Goal » Return, word for word, every line that follows.

Given information »

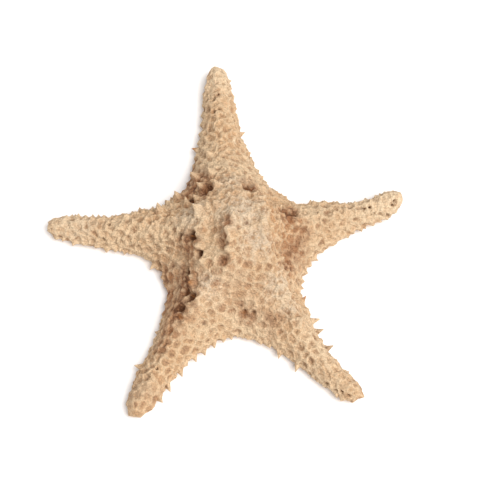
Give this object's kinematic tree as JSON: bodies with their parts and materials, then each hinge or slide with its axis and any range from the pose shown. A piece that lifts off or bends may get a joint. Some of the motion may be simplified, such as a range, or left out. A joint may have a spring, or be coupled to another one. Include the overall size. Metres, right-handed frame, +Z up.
{
  "type": "dried starfish",
  "caption": "Sun-dried sea star with keeled arms, a high domed disc, a raised net of ridges, thorny margins and a flat grooved underside.",
  "frame": {"origin": "middle of the outline's box, on the surface that the underside rests on", "axes": "+Z up out of the domed upper side, longest arm towards +Y, the arm with the raised tip towards +X"},
  "size_m": [0.2424, 0.2607, 0.0598],
  "materials": {
    "dried_skin": "matte, rough, sandy cream with brown recesses"
  },
  "bodies": {
    "root": {"starfish": "dried_skin"}
  },
  "joints": []
}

Task response »
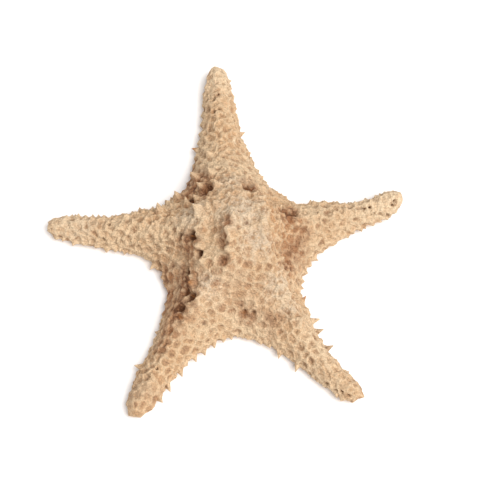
Give this object's kinematic tree as JSON: bodies with their parts and materials, then each hinge or slide with its axis and any range from the pose shown. A piece that lifts off or bends may get a joint. Some of the motion may be simplified, such as a range, or left out. A joint may have a spring, or be coupled to another one. Include the overall size. Metres, right-handed frame, +Z up.
{
  "type": "dried starfish",
  "caption": "Sun-dried sea star with keeled arms, a high domed disc, a raised net of ridges, thorny margins and a flat grooved underside.",
  "frame": {"origin": "middle of the outline's box, on the surface that the underside rests on", "axes": "+Z up out of the domed upper side, longest arm towards +Y, the arm with the raised tip towards +X"},
  "size_m": [0.2424, 0.2607, 0.0598],
  "materials": {
    "dried_skin": "matte, rough, sandy cream with brown recesses"
  },
  "bodies": {
    "root": {"starfish": "dried_skin"}
  },
  "joints": []
}